At Mightycause, we have more than just a tool that lets you accept donations. You have a full platform, with detailed reporting, the ability to collect the data you need from donors, full and unfettered access to that data, powerful customization options, and a commitment to continue providing the best tools we can to serve your nonprofit. We also don’t sell your donors or their data to anyone. We don’t make you pay in donor data. Our fees are transparent, with no strings attached. We also provide unsurpassed customer support, which you nor your donor will receive from Facebook. As a customer of Mightycause, we listen to you and look to your experience and insights to inform our product. We’ve dedicated ourselves to adding the features and tools our customers want, at a fair price. We aim to provide not only cost-effective fundraising and engagement tools, but real value for your nonprofit. We do care if your nonprofit grows, and we want to help you grow.

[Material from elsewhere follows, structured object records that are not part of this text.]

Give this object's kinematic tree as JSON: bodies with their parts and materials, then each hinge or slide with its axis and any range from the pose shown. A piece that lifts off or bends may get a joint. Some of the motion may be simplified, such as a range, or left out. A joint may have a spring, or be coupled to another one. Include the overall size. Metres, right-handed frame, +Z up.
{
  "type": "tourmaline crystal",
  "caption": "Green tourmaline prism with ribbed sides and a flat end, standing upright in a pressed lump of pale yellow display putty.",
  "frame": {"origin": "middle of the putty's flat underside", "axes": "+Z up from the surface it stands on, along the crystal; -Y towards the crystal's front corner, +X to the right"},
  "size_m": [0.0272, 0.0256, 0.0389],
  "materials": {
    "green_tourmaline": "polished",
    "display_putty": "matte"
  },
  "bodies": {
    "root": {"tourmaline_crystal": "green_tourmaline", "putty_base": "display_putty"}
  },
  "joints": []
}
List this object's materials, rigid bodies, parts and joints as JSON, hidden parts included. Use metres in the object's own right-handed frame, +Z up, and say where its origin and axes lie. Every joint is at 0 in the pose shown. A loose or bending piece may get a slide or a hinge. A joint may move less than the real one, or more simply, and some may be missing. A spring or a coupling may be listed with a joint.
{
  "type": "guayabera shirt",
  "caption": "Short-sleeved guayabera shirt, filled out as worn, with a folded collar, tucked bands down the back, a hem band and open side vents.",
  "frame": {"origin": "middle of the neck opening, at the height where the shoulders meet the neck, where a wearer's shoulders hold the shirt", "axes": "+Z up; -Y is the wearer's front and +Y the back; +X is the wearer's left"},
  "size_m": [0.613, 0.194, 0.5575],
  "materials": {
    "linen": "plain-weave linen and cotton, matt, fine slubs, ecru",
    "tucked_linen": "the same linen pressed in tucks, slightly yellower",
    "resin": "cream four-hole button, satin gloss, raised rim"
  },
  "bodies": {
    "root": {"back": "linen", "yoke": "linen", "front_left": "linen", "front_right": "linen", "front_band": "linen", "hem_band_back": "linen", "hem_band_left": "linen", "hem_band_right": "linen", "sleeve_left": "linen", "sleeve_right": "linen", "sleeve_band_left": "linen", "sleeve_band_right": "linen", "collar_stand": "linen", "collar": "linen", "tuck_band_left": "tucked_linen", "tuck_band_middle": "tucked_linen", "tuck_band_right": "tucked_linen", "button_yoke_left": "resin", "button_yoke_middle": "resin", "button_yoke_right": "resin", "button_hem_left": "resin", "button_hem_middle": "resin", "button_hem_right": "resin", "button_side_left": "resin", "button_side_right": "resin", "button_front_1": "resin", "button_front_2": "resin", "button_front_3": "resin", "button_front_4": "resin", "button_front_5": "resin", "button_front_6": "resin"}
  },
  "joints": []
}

We’d encourage you to carefully consider the consequences of fundraising on Facebook and to figure out a way to help supporters who wish to fundraise on your behalf. Do your best to examine the cost/benefit of how to best develop long term relationships between your organization and your donors. We know it’s not easy running a small nonprofit that is resource constrained and in a constant cycle of finding new supporters. When you do find those supporters, nurturing them and building lifelong relationships is key. You do have other options that will help you control access to your donor’s data and avoid violations of their all important trust. The stakes are too high to allow another company to leverage your donor’s private data while you may potentially be complicit in handing over their critical information to someone who may just work against your goal of building that bond.